• [Given information]:
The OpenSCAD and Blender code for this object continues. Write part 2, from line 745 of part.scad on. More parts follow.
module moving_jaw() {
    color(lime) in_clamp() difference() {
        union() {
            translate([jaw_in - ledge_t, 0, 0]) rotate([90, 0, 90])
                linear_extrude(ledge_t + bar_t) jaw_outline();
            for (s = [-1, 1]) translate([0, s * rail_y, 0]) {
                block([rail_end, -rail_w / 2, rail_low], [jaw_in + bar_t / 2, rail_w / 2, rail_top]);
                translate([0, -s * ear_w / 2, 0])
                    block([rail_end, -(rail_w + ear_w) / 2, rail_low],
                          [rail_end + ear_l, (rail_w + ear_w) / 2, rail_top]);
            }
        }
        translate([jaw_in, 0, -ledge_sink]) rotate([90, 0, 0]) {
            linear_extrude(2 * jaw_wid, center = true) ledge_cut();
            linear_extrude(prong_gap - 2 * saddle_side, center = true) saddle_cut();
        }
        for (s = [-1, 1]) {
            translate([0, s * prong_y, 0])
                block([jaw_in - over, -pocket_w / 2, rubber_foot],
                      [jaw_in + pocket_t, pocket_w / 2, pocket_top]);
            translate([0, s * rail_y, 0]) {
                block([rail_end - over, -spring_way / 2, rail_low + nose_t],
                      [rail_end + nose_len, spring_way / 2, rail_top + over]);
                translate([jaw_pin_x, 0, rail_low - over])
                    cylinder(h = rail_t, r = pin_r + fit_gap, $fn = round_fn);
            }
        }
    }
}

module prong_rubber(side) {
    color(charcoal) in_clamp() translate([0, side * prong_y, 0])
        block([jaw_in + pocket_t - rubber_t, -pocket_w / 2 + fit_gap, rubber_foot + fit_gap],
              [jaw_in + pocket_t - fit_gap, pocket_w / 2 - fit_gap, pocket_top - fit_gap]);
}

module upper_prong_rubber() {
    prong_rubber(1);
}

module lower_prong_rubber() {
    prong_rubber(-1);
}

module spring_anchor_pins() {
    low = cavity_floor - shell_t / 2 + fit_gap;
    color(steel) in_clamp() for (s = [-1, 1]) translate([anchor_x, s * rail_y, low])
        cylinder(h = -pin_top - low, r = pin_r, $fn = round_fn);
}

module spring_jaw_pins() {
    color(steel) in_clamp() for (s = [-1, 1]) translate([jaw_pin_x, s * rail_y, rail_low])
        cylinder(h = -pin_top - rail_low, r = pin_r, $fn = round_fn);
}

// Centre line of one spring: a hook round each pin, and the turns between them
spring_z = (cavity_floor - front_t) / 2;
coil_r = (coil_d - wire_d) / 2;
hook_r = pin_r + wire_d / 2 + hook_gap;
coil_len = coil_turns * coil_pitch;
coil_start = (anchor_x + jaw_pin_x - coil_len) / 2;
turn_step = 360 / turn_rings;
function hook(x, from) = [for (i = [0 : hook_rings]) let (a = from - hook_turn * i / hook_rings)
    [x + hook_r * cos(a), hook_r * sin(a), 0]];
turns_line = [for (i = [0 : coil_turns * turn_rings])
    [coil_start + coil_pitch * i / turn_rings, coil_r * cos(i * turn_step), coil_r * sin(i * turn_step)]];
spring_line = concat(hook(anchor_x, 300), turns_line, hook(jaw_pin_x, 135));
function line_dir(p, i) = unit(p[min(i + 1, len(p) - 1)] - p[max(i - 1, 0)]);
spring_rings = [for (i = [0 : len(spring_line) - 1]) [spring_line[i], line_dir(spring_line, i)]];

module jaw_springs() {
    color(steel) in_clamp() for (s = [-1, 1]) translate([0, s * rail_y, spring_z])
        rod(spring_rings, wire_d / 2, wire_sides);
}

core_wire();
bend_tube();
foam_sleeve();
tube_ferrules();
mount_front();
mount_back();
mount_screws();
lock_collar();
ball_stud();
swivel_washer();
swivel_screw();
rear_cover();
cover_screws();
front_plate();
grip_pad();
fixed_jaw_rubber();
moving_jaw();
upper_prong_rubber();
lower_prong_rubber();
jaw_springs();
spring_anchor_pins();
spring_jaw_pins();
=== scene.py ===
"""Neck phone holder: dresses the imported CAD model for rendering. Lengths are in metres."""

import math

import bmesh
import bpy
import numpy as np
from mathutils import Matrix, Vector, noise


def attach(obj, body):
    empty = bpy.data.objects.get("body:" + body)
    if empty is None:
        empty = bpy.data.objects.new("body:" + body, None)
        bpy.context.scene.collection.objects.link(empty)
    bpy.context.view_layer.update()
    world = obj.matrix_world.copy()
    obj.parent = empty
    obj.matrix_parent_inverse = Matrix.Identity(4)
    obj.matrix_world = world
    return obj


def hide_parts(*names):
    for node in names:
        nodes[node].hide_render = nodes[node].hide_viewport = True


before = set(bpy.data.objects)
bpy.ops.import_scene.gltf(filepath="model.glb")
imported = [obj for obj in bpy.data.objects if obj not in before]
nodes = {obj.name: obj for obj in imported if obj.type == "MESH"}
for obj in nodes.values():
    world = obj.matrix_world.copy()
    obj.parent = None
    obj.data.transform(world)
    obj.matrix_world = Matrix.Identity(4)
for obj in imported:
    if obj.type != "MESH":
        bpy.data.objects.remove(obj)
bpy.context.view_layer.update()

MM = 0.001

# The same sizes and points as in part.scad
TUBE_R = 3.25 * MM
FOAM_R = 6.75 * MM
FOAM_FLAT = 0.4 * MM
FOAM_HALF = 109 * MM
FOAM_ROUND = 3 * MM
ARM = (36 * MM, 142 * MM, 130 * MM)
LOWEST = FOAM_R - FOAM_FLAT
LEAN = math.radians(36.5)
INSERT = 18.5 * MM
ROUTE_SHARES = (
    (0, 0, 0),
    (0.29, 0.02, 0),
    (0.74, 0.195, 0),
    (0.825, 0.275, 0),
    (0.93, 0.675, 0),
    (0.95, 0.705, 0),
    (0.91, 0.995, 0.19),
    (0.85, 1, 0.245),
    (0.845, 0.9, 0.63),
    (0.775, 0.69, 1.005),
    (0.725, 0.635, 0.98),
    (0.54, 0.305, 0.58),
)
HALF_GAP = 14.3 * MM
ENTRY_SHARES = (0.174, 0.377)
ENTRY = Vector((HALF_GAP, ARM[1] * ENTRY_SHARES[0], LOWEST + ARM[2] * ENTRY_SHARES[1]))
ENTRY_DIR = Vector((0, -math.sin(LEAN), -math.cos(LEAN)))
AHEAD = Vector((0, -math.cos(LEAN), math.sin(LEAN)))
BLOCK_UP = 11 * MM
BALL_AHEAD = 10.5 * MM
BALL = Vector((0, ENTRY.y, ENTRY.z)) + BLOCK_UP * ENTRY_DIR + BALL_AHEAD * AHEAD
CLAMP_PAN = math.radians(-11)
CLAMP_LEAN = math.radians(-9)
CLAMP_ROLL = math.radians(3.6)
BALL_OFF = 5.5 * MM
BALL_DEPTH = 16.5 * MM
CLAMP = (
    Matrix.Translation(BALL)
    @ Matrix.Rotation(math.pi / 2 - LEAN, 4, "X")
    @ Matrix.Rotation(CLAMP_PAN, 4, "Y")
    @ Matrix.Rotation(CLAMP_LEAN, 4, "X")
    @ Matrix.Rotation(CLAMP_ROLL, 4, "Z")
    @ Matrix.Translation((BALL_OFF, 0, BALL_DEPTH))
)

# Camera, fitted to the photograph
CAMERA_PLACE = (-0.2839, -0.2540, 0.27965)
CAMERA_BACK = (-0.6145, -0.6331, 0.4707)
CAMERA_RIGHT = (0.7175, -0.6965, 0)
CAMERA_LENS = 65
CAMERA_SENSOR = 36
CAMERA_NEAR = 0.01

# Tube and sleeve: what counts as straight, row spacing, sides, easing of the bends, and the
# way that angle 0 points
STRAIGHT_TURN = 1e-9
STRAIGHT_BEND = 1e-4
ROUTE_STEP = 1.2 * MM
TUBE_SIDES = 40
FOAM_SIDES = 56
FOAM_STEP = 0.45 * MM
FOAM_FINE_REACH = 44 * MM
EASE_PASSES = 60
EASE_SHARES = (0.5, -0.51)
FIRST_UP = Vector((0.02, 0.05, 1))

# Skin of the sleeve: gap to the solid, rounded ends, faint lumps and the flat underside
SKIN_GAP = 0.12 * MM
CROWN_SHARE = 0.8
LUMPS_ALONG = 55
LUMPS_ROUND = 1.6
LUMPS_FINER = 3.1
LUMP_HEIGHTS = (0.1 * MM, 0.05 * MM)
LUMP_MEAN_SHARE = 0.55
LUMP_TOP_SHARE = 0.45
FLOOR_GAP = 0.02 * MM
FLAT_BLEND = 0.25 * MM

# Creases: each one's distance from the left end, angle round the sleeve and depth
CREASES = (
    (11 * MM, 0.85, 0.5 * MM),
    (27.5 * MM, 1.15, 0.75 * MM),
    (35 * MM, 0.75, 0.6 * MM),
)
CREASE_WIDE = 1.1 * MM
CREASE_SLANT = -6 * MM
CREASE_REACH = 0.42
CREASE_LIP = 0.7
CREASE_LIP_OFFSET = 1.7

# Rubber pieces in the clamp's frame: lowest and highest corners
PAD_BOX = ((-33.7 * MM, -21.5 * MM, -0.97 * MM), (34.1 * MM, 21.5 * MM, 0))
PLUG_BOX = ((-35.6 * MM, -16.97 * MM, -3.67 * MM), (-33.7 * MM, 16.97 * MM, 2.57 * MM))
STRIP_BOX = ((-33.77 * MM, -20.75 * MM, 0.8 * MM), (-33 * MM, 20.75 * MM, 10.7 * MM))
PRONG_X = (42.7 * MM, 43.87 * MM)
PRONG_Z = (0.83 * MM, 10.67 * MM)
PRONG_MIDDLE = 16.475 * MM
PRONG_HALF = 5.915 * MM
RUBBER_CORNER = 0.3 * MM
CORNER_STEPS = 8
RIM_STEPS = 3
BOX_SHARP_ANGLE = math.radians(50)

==

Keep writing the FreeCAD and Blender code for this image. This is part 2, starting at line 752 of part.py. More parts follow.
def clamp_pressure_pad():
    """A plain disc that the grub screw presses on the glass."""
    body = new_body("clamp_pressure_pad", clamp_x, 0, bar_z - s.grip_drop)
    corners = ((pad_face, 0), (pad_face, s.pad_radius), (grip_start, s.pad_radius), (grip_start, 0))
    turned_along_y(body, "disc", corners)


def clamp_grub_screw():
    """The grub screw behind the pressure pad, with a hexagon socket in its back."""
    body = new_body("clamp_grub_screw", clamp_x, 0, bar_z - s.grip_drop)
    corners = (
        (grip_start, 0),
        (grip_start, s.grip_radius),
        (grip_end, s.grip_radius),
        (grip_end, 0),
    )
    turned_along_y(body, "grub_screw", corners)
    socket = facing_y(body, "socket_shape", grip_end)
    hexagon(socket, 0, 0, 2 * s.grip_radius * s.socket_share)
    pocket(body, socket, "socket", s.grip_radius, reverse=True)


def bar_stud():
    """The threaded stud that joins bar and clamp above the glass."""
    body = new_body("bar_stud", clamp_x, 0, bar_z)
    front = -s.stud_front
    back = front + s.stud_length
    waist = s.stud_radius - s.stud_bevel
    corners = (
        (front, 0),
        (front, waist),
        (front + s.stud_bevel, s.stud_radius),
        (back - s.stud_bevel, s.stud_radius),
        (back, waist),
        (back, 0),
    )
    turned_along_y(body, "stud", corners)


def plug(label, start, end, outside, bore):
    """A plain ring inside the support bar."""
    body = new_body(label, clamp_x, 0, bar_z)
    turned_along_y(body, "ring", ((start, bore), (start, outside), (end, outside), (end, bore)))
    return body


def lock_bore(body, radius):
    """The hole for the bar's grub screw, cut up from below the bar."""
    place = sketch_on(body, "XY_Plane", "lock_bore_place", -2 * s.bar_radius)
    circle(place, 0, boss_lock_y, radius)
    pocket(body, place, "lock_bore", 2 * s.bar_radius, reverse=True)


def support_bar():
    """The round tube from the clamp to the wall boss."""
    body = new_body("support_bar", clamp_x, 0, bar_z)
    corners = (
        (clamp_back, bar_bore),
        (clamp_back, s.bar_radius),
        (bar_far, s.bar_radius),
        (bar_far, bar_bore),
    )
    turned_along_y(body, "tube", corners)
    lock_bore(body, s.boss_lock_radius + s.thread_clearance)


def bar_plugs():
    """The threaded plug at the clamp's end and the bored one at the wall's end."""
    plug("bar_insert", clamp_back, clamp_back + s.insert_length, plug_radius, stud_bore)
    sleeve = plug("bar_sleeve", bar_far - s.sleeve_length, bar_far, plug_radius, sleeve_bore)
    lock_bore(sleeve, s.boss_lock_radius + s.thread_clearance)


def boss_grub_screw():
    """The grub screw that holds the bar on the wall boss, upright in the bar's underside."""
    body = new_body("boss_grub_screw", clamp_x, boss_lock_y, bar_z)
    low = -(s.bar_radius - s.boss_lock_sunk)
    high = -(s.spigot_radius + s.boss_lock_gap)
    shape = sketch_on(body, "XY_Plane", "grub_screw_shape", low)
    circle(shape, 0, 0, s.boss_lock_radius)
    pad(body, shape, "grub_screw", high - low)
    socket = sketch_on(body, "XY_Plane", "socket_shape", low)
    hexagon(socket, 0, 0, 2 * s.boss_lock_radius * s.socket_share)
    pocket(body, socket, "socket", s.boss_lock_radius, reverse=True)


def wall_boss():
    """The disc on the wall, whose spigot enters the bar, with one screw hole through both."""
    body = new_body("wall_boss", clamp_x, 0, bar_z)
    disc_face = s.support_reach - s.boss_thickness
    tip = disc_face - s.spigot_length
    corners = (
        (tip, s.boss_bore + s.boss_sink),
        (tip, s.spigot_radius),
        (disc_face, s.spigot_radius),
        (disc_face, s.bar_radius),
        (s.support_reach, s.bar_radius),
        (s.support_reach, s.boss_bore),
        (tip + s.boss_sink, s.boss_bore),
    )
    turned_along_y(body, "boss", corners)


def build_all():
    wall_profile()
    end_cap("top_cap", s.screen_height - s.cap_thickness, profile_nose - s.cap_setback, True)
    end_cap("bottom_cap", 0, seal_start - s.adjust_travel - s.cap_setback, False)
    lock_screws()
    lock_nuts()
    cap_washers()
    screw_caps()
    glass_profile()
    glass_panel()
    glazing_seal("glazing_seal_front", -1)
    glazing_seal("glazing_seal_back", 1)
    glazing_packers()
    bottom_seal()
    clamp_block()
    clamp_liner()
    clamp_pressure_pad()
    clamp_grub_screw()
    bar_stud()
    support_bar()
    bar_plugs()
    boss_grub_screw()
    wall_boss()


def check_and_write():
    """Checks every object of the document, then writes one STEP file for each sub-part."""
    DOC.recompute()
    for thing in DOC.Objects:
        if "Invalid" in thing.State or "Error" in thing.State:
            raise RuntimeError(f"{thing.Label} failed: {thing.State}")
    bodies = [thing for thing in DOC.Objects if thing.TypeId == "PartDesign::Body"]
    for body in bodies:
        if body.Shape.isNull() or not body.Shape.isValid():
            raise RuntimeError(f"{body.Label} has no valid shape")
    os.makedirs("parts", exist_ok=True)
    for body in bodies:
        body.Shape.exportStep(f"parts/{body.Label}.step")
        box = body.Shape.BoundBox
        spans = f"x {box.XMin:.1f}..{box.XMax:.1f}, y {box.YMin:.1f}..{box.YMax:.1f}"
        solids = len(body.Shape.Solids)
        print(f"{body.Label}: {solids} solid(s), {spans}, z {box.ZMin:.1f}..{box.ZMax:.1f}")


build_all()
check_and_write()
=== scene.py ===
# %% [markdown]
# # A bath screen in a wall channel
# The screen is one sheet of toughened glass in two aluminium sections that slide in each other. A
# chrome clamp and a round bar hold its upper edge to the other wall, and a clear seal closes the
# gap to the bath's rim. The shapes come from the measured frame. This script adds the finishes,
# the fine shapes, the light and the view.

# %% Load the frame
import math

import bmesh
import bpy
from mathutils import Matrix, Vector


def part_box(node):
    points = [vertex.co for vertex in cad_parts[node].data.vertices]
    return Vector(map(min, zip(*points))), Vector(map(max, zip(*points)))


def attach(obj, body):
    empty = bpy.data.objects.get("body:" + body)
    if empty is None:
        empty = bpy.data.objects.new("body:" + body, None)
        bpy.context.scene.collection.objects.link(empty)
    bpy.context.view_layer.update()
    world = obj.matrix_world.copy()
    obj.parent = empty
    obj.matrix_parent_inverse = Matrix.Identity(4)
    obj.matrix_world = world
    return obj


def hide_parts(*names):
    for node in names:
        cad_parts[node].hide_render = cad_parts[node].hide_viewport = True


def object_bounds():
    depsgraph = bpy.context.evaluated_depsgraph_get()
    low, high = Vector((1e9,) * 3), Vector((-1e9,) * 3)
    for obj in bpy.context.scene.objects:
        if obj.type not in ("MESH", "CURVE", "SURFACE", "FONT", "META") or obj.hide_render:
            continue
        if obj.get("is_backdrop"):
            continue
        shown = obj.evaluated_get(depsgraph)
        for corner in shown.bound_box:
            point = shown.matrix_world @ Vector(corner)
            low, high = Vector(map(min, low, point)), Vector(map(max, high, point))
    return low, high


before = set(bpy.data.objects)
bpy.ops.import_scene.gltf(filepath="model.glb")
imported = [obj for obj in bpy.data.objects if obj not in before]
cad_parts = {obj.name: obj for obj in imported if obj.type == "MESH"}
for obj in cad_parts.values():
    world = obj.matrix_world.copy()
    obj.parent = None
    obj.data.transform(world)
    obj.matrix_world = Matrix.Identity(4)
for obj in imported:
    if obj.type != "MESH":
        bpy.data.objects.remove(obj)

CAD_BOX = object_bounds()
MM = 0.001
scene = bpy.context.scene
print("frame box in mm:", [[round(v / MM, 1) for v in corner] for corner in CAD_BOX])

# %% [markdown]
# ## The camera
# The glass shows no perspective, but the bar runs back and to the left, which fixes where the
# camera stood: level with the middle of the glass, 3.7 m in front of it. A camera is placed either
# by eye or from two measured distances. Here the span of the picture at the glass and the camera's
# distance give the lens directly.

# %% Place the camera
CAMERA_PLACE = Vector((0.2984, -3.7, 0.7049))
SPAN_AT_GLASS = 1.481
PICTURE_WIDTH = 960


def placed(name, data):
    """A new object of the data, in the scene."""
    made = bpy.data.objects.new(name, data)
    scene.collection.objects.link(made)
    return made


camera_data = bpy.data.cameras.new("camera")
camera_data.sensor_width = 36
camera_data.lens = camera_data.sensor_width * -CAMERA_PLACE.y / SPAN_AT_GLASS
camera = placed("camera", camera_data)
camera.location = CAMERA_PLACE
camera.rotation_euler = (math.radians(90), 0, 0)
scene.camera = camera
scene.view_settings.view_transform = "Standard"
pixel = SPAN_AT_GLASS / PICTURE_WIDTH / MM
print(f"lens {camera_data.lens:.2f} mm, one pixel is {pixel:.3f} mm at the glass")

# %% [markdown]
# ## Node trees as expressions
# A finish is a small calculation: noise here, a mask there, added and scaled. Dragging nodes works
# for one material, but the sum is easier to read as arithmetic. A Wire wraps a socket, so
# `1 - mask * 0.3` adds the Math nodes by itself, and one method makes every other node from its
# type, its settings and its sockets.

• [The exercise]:
Start at the line with "solids = len(body.Shape.Solids)" and stop after the line with "points = [vertex.co". Repeat exactly the lines in that range.

• [Worked answer]:
        solids = len(body.Shape.Solids)
        print(f"{body.Label}: {solids} solid(s), {spans}, z {box.ZMin:.1f}..{box.ZMax:.1f}")


build_all()
check_and_write()
=== scene.py ===
# %% [markdown]
# # A bath screen in a wall channel
# The screen is one sheet of toughened glass in two aluminium sections that slide in each other. A
# chrome clamp and a round bar hold its upper edge to the other wall, and a clear seal closes the
# gap to the bath's rim. The shapes come from the measured frame. This script adds the finishes,
# the fine shapes, the light and the view.

# %% Load the frame
import math

import bmesh
import bpy
from mathutils import Matrix, Vector


def part_box(node):
    points = [vertex.co for vertex in cad_parts[node].data.vertices]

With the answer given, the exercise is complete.